Wi-Fi HaLow employs multiple-input multiple-output orthogonal frequency-division multiplexing (MIMO-OFDM) to enhance network performance. This technology uses multiple transmitter and receiver antennas to transmit data streams simultaneously, improving signal quality. It also divides an allocated frequency band into subcarriers to maximise the usage of available frequency. Additionally, Wi-Fi HaLow also integrates Forward Error Correction (FEC), which adds redundant error correction codes before transmission to enhance data reliability. Combined, these two technologies reduce signal loss and improve data transmission and reception efficiency.
Simply put, the purposes of previous generations of Wi-Fi and Wi-Fi HaLow are different. While earlier Wi-Fi protocols mainly operated in 2.4GHz and 5GHz and were more focused on offering high bandwidth and targeted low latency applications to cover a small geographic area (often less than 100 metres), Wi-Fi HaLow works in licence-exempt sub-1GHz frequency bands and supports much longer-range connections albeit with lower bandwidth. This implies that a lesser number of access points (APs) are required in Wi-Fi HaLow, since each can serve a large number of IoT devices (up to 8,191) over an extended area. This, in turn, reduces network infrastructure cost significantly.
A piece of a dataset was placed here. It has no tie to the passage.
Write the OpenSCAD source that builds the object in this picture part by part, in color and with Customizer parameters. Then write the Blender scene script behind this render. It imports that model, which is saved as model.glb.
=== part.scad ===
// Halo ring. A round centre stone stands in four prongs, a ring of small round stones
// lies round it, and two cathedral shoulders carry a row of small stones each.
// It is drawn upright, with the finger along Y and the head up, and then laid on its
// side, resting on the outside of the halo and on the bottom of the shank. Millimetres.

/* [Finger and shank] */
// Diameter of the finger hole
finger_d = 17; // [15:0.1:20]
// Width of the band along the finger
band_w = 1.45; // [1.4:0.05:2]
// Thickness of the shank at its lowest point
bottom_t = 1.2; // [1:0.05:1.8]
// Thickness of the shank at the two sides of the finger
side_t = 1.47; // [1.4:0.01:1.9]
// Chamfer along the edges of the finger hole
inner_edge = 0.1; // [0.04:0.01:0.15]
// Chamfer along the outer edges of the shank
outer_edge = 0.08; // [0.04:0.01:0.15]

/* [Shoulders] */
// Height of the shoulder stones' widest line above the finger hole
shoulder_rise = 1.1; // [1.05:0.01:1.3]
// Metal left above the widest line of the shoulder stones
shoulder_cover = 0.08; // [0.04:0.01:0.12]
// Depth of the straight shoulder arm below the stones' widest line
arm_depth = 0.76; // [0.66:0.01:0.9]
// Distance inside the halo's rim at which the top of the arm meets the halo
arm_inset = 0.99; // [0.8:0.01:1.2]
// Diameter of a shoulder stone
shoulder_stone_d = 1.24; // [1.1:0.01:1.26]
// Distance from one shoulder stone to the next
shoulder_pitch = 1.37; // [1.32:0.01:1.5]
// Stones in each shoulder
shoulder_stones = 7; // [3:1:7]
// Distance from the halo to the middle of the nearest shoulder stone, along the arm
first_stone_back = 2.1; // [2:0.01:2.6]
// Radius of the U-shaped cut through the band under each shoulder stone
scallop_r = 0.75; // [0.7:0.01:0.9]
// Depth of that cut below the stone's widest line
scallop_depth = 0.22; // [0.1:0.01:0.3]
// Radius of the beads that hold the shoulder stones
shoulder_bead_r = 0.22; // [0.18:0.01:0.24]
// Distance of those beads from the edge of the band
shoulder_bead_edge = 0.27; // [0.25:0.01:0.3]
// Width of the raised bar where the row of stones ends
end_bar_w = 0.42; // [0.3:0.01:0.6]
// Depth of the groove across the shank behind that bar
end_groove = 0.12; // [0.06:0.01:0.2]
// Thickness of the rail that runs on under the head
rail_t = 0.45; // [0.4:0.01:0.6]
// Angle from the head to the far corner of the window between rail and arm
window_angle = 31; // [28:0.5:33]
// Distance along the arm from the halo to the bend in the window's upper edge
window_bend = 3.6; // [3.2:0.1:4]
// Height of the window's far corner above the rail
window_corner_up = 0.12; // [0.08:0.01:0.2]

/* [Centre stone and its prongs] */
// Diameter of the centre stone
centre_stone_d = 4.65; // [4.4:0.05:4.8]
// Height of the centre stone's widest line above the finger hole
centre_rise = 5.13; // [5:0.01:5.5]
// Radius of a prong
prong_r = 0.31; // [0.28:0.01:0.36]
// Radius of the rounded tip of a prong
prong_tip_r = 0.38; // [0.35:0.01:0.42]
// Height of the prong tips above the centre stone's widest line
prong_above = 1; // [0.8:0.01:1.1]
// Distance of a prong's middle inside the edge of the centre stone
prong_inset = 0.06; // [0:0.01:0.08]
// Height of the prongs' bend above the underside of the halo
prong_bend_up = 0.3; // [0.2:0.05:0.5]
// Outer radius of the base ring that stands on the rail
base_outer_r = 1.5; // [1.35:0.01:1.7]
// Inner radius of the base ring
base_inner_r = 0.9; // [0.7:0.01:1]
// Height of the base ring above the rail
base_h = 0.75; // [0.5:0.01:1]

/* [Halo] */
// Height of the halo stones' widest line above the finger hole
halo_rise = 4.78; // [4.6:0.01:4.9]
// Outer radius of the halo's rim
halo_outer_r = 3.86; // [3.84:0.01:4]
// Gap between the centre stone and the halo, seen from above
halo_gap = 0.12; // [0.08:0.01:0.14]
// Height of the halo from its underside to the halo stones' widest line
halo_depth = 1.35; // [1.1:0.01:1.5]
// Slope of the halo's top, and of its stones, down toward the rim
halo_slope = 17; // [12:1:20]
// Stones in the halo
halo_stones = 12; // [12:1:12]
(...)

As mentioned earlier, Wi-Fi HaLow is a better alternative in Wi-Fi standards for many IoT devices, since it offers numerous benefits which are as follows:
Wi-Fi HaLow's lower frequency band and reduced channel bandwidth allow signals to travel farther than traditional 2.4GHz Wi-Fi. Designed for ranges up to 1 km, tests have shown it can achieve 2 Mbps throughput at distances up to 16 km.
The sub-1GHz frequency band offers superior penetration through obstacles like trees, buildings, and other signal barriers compared to the 2.4GHz and higher frequency bands associated with other Wi-Fi standards. This can be attributed to reduced signal path attenuation at lower frequencies.
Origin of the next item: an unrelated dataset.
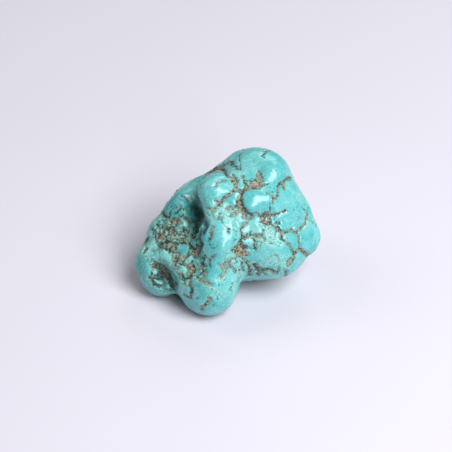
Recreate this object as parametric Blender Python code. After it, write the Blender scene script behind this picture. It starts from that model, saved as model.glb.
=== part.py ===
"""A tumbled turquoise nugget: one solid stone with lumps, a ridge, ledges, a cleft and a pit.

Metres, +Z up. The origin lies on the plane that the stone rests on, under the middle of its box.
The stone is a smooth union of lumps. A lump is a ball, or a tapering bar with two round ends, and
it melts into its neighbours over its own blend width. A cleft, a pit and a dent are then worn out of
the union, and the stone is cut off level where it rests.
"""
import bmesh
import bpy
import numpy as np
from mathutils import Vector

# Driving dimensions
STONE_LENGTH = 0.050        # the stone's longest side, along X
GRID_LENGTH = 50.0          # the lumps are laid out on a grid with this many units along that side
UNIT = STONE_LENGTH / GRID_LENGTH

# Surface
FACET_SIZES = (1.5, 1.3, 1.24)  # grid units: one net after another, each closer to the surface
BALL_SUBDIVISIONS = 3       # roundness of the balls that the first net is laid over
RELAX_ROUNDS = 3            # how often each net is evened out and drawn back to the surface
SNAP_STEPS = 6              # steps that draw a point onto the surface
SLOPE_STEP = 0.02           # grid units, for the surface's slope
LEAST_STEEPNESS = 0.25      # keeps a step short in a crease, where the slope is small
REST_EDGE = 0.6             # grid units: how softly a resting flat turns up into the stone
LEVEL_BELOW = 0.15          # grid units: points lower than this lie on a resting flat

# Finish
TURQUOISE = (0.105, 0.545, 0.545, 1.0)
POLISH_ROUGHNESS = 0.28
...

Wi-Fi HaLow's energy-saving features, such as Target Wake Time (TWT) and Restricted Access Window (RAW), enable devices to consume less power, extending battery life to several years.
The 2.4GHz band often faces congestion due to different wireless technologies like Wi-Fi, Zigbee, and Bluetooth, with only three non-overlapping channels available in Wi-Fi. In contrast, Wi-Fi HaLow operates in less crowded sub-1GHz bands, offering 26 non-overlapping 1MHz channels. This reduces interference and supports the connection of thousands of devices simultaneously.
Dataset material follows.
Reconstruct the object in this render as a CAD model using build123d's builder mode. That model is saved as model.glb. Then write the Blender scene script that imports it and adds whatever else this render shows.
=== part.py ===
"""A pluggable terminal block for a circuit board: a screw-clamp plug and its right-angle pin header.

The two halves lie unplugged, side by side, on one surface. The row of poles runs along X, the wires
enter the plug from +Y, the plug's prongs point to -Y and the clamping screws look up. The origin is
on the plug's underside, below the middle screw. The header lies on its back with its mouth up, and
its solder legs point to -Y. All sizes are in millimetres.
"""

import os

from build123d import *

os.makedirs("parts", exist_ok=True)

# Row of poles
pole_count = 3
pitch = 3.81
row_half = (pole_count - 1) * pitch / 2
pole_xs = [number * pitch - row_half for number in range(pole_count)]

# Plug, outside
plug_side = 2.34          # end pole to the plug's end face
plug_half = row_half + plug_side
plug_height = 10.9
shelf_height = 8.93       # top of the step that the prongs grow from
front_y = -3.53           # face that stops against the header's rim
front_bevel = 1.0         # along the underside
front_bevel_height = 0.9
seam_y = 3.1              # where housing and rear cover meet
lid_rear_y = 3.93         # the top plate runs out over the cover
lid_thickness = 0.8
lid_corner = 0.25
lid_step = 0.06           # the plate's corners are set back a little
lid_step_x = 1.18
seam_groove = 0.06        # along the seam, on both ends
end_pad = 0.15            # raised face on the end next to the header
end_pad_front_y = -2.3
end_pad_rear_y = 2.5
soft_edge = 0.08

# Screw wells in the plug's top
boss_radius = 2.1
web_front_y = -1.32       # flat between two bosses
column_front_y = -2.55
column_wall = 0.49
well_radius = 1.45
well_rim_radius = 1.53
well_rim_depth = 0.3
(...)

Wi-Fi HaLow supports WPA3 and Enhanced Open, based on Opportunistic Wireless Encryption (OWE), the highest wireless security standards in wireless network technologies and offering a high level of encryption. OWE provides the necessary privacy in public environments in which connected devices access cloud servers.
This section of the blog compares the key features of Wi-Fi HaLow with a range of LPWA technologies including LoRa, LTE-M, NB-IoT and Sigfox which are also intended to support long-range IoT connections whilst also enabling long battery life.
Wi-Fi HaLow offers far better data range capability compared to other Wi-Fi standards, but still falls behind in range compared to the LPWA standards. Compared to 2.4GHz and 5GHz frequency bands used by other Wi-Fi standards, Wi-Fi HaLow offers superior wall penetration and signal range due to operation at the sub-1GHz frequency band.
The Wi-Fi Alliance claims that Wi-Fi HaLow can achieve data rates ranging from 150Kbps to 86.7Mbps, depending on the deployment environment, far higher than any of today’s LPWA technologies.
Wi-Fi HaLow is considered to be a good option for energy savings since it has a short transmission time. According to the Wi-Fi Alliance, Wi-Fi HaLow can transmit 22.4 kilobits per Joule in comparison to NB-IoT’s 3.7 kilobits per Joule, resulting in extended and much better lifetime of Wi-Fi HaLow connected device batteries in certain circumstances.
Wi-Fi HaLow supports data rates of around 150kbps to 15Mbps and can offer far lower latency to serve applications that require real-time responses.
Wi-Fi HaLow chipsets are currently a bit more expensive (compared to Sigfox and LoRaWAN), typically costing more than USD20. The chipset costs of Wi-Fi HaLow, in particular, are likely to fall with increasing volumes.
Summing up:
Based on our research, it is clear that Wi-Fi HaLow's versatility will make it a preferred choice for a growing number of IoT projects. Its ability to deliver reliable long-range connectivity, high data throughput, support for dense device networks, and low-power consumption positions it as a standout solution in the IoT space for certain applications. Moreover, its cost-effectiveness adds to its appeal, enabling efficient deployment across diverse applications. As adoption accelerates, Wi-Fi HaLow will solidify its position as a viable wireless standard in the evolving IoT landscape.